Raw data:

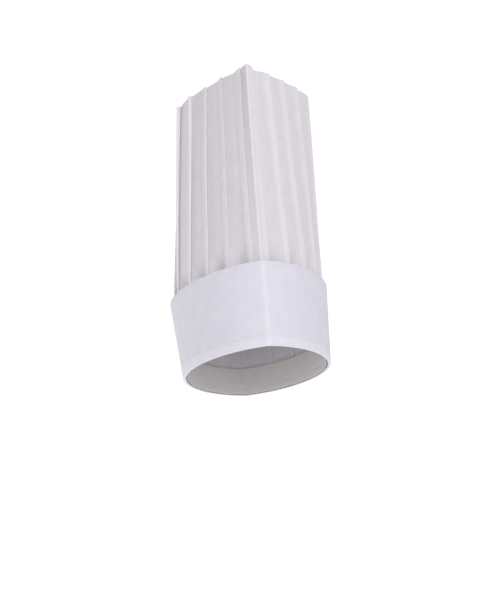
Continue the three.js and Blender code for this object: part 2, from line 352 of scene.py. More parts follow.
def swept_ring(
    name: str,
    wall: OvalWall,
    section: Array,
    spacing: float,
    rise: Callable[[Array, Array, Array], Array],
    marks: Callable[[Array, Array], dict[str, Array]] | None = None,
) -> bpy.types.Mesh:
    """A section carried round a wall.

    Args:
        name: The mesh's name.
        wall: The wall that it follows.
        section: Its closed section, as n x 2: distance outwards and height, in mm.
        spacing: The spacing of the stations round the wall, in mm.
        rise: What is added to the distance outwards at a share, a distance and a height, in mm.
        marks: The attributes at each share and height.

    Returns:
        The mesh.
    """
    girth = float(wall.girth(section[:, 1].mean()))
    share = stations(girth, spacing)[None, :]
    out, z = section[:, :1], section[:, 1:]
    points = wall.place(share, out + rise(share, out, z), z)
    run = np.hypot(*np.diff(wrapped(section, 0, 0), axis=0).T)
    v = np.concatenate([[0], np.cumsum(run)])
    u = wrapped(share[0] * girth, girth, 0)
    uv = MM * np.stack(np.meshgrid(u, v), axis=-1)
    return grid_mesh(name, points, uv, marks(share, z) if marks else None)


def strip_mesh(
    name: str,
    wall: OvalWall,
    span: Span,
    heights: Span,
    out: OutAt,
    thickness: float,
    spacing: float = 1.5,
    tip: float = 0.0,
) -> bpy.types.Mesh:
    """A closed strip of cloth or tape that lies along a wall at the back.

    Args:
        name: The mesh's name.
        wall: The wall that it lies on.
        span: Where it starts and ends, in mm from the back crease towards -X.
        heights: Its lower and upper edge, in mm.
        out: Distance outwards of its underside, at each place along it.
        thickness: Its thickness, in mm.
        spacing: The grid's spacing, in mm.
        tip: The radius of the two corners at its far end.

    Returns:
        The mesh.
    """
    half = (heights[1] - heights[0]) / 2
    edge = thickness / 2
    bevel = 0.15 * edge
    across = np.linspace(-half + edge, half - edge, max(3, round(2 * half / spacing)))
    face = [(y, thickness) for y in across]
    round_up = [(half - bevel, 0.75 * thickness), (half, edge), (half - bevel, 0.25 * thickness)]
    under = [(y, 0.0) for y in across[::-1]]
    round_down = [(-y, h) for y, h in reversed(round_up)]
    section = np.array(face + round_up + under + round_down)
    along = np.linspace(*span, max(3, round((span[1] - span[0]) / spacing)))
    ends = np.concatenate([[span[0], span[0] + bevel], along[1:-1], [span[1] - bevel, span[1]]])
    full = np.ones(len(ends))  # the share of its thickness that the strip has there
    full[[0, -1]] = 0
    full[[1, -2]] = 0.7
    into = np.maximum(0, ends - span[1] + tip)
    narrow = 1 - (tip - np.sqrt(np.maximum(0, tip**2 - into**2))) / half
    y = (heights[0] + half) + section[:, :1] * narrow[None, :]
    level = edge + (section[:, 1:] - edge) * full[None, :]
    points = wall.from_back(ends[None, :], out(ends)[None, :] + level, y)
    u = np.append(ends, ends[-1])
    v = np.append(section[:, 0], section[0, 0])
    uv = MM * np.stack(np.meshgrid(u, v), axis=-1)
    return grid_mesh(name, points, uv, ring=False)


# ---- Nodes ----------------------------------------------------------------------------------------

# The float sockets of a random value node come after its vector ones, and the colour sockets of a
# mix node after its other kinds.
FLOAT_MIN, FLOAT_MAX = 2, 3
COLOUR_A, COLOUR_B, COLOUR_OUT = 6, 7, 2


def add_node(
    tree: bpy.types.NodeTree,
    kind: str,
    links: Sockets | None = None,
    values: dict[str | int, object] | None = None,
    **settings: object,
) -> bpy.types.Node:
    """Adds a node to a tree.

    Args:
        tree: The tree.
        kind: The node's type.
        links: What is linked to its inputs.
        values: What its other inputs are set to.
        settings: Its own properties.

    Returns:
        The node.
    """
    node = tree.nodes.new(kind)
    for name, value in settings.items():
        setattr(node, name, value)
    for key, value in (values or {}).items():
        node.inputs[key].default_value = value
    for key, socket in (links or {}).items():
        tree.links.new(socket, node.inputs[key])
    return node


def new_tree(name: str, inputs: dict[str, str]) -> tuple[bpy.types.NodeTree, bpy.types.Node]:
    """An empty geometry tree with named inputs, and its input node.

    Args:
        name: The tree's name.
        inputs: The name and the kind of each input, beside the geometry and the material.

    Returns:
        The tree and its input node.
    """
    tree = bpy.data.node_groups.new(name, "GeometryNodeTree")
    tree.interface.new_socket("Geometry", in_out="OUTPUT", socket_type="NodeSocketGeometry")
    for label, kind in {"Geometry": "Geometry", **inputs, "Material": "Material"}.items():
        tree.interface.new_socket(label, in_out="INPUT", socket_type=f"NodeSocket{kind}")
    return tree, tree.nodes.new("NodeGroupInput")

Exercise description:
Quote only the stretch of lines that starts the data above and ends with the line containing "round a wall.", both included.

The response:
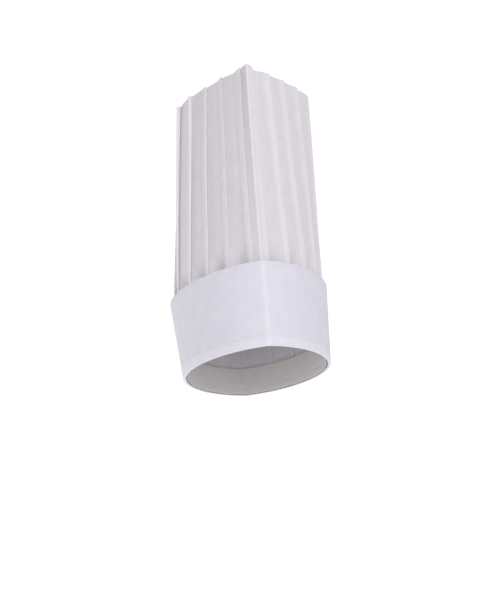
Continue the three.js and Blender code for this object: part 2, from line 352 of scene.py. More parts follow.
def swept_ring(
    name: str,
    wall: OvalWall,
    section: Array,
    spacing: float,
    rise: Callable[[Array, Array, Array], Array],
    marks: Callable[[Array, Array], dict[str, Array]] | None = None,
) -> bpy.types.Mesh:
    """A section carried round a wall.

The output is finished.